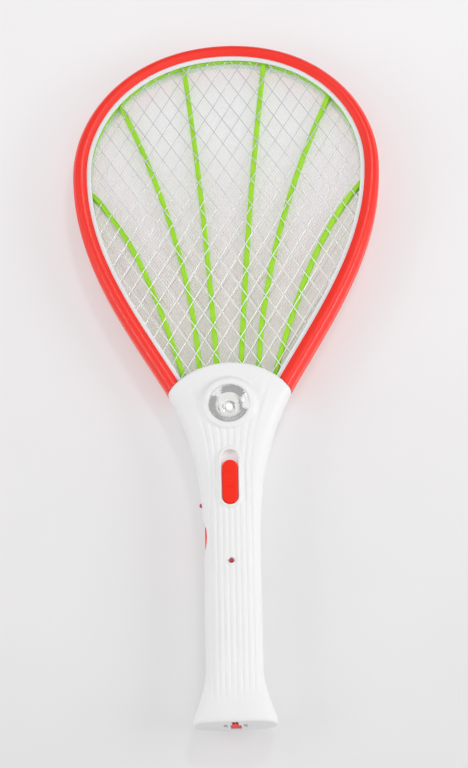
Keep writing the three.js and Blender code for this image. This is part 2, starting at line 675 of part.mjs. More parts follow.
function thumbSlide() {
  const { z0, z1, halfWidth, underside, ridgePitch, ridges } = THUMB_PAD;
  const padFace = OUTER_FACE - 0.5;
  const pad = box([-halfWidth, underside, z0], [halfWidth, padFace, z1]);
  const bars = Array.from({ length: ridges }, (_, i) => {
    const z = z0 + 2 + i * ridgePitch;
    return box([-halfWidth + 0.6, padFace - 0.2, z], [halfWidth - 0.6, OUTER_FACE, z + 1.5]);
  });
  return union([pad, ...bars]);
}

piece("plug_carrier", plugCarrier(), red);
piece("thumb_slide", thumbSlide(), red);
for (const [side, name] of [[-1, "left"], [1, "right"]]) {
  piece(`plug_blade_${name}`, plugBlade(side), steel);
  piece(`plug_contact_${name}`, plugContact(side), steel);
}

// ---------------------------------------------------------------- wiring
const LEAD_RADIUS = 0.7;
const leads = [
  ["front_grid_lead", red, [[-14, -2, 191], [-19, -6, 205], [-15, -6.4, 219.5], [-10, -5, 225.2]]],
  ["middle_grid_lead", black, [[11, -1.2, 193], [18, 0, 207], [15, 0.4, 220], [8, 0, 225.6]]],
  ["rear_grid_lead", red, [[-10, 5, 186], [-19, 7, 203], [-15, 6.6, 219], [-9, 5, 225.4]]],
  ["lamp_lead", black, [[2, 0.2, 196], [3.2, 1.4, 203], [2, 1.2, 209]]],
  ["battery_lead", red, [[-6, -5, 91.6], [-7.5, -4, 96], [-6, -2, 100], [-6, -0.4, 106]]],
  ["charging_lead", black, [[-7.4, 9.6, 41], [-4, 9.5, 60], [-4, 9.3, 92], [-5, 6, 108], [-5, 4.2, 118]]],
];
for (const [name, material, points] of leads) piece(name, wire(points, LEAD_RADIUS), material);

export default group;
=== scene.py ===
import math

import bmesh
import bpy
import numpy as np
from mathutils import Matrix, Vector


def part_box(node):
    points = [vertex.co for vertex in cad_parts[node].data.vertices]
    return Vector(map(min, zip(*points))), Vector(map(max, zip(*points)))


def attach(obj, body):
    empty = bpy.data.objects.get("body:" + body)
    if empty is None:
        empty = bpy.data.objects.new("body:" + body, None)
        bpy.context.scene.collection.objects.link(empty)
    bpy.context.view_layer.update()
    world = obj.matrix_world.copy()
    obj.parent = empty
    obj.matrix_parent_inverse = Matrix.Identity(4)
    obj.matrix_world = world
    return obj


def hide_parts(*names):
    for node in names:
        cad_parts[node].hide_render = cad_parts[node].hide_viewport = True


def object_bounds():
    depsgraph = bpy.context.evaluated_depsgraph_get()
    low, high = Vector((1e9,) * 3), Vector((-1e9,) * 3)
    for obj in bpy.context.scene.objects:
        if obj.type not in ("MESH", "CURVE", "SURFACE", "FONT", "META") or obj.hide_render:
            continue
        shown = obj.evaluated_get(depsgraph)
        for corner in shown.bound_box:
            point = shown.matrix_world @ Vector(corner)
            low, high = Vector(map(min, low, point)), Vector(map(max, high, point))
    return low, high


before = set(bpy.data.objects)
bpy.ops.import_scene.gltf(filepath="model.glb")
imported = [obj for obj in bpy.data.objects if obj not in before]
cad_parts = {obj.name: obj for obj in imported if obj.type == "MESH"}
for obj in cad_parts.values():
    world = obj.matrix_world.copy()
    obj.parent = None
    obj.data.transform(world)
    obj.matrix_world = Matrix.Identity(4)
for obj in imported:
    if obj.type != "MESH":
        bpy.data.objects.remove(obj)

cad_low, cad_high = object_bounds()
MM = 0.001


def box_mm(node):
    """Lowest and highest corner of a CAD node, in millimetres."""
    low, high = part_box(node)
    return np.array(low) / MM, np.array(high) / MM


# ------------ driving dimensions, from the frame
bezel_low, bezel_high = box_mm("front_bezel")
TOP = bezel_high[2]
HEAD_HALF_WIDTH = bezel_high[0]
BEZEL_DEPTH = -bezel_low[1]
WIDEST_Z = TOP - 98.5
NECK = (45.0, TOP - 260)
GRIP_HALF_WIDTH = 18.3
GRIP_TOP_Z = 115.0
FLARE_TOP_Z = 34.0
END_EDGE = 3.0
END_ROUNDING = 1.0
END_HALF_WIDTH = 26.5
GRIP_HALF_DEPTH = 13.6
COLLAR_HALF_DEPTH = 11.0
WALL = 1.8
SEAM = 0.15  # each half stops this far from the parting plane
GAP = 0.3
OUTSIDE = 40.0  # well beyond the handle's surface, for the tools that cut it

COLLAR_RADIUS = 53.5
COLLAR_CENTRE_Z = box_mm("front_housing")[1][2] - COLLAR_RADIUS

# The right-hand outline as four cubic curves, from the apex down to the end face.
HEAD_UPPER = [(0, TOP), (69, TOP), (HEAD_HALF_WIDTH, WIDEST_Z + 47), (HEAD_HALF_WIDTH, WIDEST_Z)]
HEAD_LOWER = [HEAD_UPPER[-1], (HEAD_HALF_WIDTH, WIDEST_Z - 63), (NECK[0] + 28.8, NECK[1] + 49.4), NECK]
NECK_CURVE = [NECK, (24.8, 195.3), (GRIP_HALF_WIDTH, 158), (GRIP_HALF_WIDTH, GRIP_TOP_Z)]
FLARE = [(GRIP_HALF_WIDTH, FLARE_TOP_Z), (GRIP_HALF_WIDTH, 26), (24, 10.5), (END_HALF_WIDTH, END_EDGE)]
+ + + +
__PROBLEM DESCRIPTION__
Repeat exactly the lines from the one containing "for (const [name, material, points]" through the one containing "obj.matrix_world = world", both included, and nothing else.

__RESPONSE TO THE TASK__
for (const [name, material, points] of leads) piece(name, wire(points, LEAD_RADIUS), material);

export default group;
=== scene.py ===
import math

import bmesh
import bpy
import numpy as np
from mathutils import Matrix, Vector


def part_box(node):
    points = [vertex.co for vertex in cad_parts[node].data.vertices]
    return Vector(map(min, zip(*points))), Vector(map(max, zip(*points)))


def attach(obj, body):
    empty = bpy.data.objects.get("body:" + body)
    if empty is None:
        empty = bpy.data.objects.new("body:" + body, None)
        bpy.context.scene.collection.objects.link(empty)
    bpy.context.view_layer.update()
    world = obj.matrix_world.copy()
    obj.parent = empty
    obj.matrix_parent_inverse = Matrix.Identity(4)
    obj.matrix_world = world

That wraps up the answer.